La paysannerie occupe aussi une grande place dans la pensée politique de Frantz Fanon. Selon Peter Worsley, la paysannerie et le lumpenprolétariat sont les principales classes qui apportent leur soutien à la révolution. Il y a même chez Frantz Fanon, affirme-t-il, une alliance entre ces deux classes. On est en présence de ce que Hourya Bentouhami appelle un ¨marxisme décentré¨ dont Gramsci fut le père.

Le plus grand mérite de la pensée de Fanon est d’avoir réussi à imbriquer les rapports sociaux de classe, de sexe et de race. Son attention particulière pour la domination de race est à comprendre comme étant un effort à l’élever au même niveau théorique que celui de la domination de classe. Dans une telle dynamique, Frantz Fanon complète la démarche marxienne qui s’intéresse plus aux rapports de classe. Notre monde contemporain est marqué par un entrelacement de ces trois rapports sociaux et nous devons les prendre en compte sans considération supérieure pour l’un au détriment des deux autres. Un véritable projet de transformation sociale doit affronter ce défit relatif aux différentes formes de domination crées dans le capitalisme mondialisé. Il faut dire que Frantz Fanon n’était pas loin d’une telle lignée politique.

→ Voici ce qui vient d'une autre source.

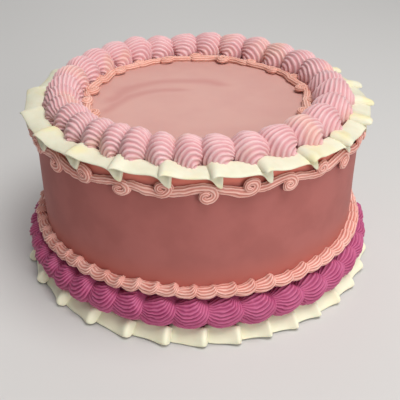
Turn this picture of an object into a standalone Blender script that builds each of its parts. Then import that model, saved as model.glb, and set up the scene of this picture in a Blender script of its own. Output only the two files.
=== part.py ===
"""Round buttercream layer cake with piped borders, at real size.

The cake stands on z = 0 with its axis on Z, and its front faces -Y. Every border is a closed ring that
goes once round the cake: a torus whose cross-sections are moved to the piped shape. Sizes are in
millimetres and angles in degrees until a mesh is made. A border's drift is the slow change of spacing
that comes from piping by hand, as (degrees, phase) for one and two waves round the cake.
"""

import math
import random

import bpy

MM = 0.001

# Gap left between two pieces that touch
GAP = 0.3

# Iced cake
CAKE_RADIUS = 103.0
CAKE_HEIGHT = 104.8
CAKE_SIDES = 64
CAKE_EDGE = 1.6

# Relief of both shell borders
SHELL_RIDGES = 5
FLUTE_DEPTH = 0.085
SHELL_UNEVENNESS = 0.05

# Fluted shells piped round the rim of the top. Heads face clockwise, seen from above. The ring is a
# little oval: wider by twice its oval from front to back than from side to side.
TOP_SHELLS = 31
TOP_SHELL_START = 223.9
TOP_SHELL_DRIFT = ((10.3, -45.6), (3.3, 27.1))
TOP_SHELL_MIDDLE = 86.8
TOP_SHELL_OVAL = 2.2
TOP_SHELL_HALF_WIDTH = 10.9
TOP_SHELL_LEAST_WIDTH = 0.62
TOP_SHELL_HEIGHT = 13.3
TOP_SHELL_AXIS_LIFT = 2.0
TOP_SHELL_TURNS = (-2, 182)
TOP_SHELL_FOOT = 0.7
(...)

Ce dossier de la revue Actuel Marx ouvre une brèche qui mérite d’être creusée, le rapport ambigu de Frantz Fanon au marxisme. Fanon a regardé le Tiers Monde avec des lunettes marxistes mais avec l’ajout du colonialisme et des subalternes. Ce dont on est sûr, il n’a jamais rejeté le marxisme. Il en a plutôt fait un autre usage, peut-être non marxiste. A quel niveau peut-on utiliser le marxisme pour comprendre et transformer la domination colonialiste ?

Frantz Fanon, Actuel Marx, PUF, premier semestre 2014, no 55.